La romancière, comme la poète, a choisi partager son oeuvre autour d’elle pour avoir des retours et des corrections. « Ça a pris quelques mois pour retravailler le roman. Si bien que ce n’est qu’en janvier 2020 que j’ai soumis mes deux ouvrages pour publication. »

Comme toute vocation précoce, Laïssa Pamou a été influencée par son enfance. « Quand j’étais petite, je lisais tout ce qui me tombait sous la main. Particulièrement de la littérature africaine et de la littérature féministe.

« Mais ce qui m’inspire avant tout, ce sont les humains autour de moi. J’écoute beaucoup. Je questionne beaucoup. Et je m’interroge aussi beaucoup sur la construction de mes écrits.

« Par exemple, dans un de mes poèmes, je reviens sur l’idéal féministe. J’ai été élevée dans un environnement féministe. Un jour, j’ai entendu un discours nouveau. J’avais le choix : ne pas l’écouter et me conforter dans mes idées ou bien écouter et apprendre.

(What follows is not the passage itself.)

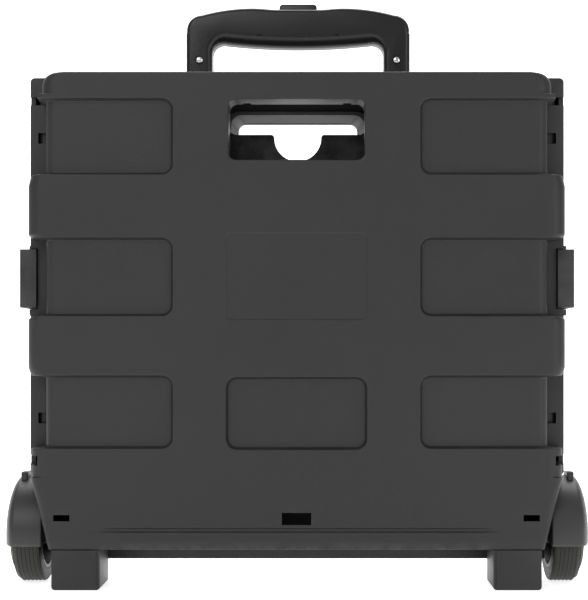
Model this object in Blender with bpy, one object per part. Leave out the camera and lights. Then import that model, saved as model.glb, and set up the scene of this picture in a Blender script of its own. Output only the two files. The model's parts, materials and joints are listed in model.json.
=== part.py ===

« Dans un poème en particulier, je donne la parole aux femmes qui ne se retrouvent pas dans le féminisme actuel. Il est peut-être temps de repenser le féminisme pour rallier toutes les femmes.

« Le courant féministe actuel tend à mépriser certaines femmes porteuses de valeurs sociétales différentes. Est-ce qu’une femme voilée ne peut pas être féministe à cause de son voile? Il est temps de repenser ce concept. »

Peut-être que la ville imaginaire de Madiba pourrait devenir le noyau fertile d’un mouvement d’ouverture, fluide comme l’eau et fort comme la franchise.


   (1) Les livres sont disponibles aux Éditions Edilivre, maison d’édition qui propose de publier gratuitement les oeuvres des auteurs en les laissant libres de leurs contenus.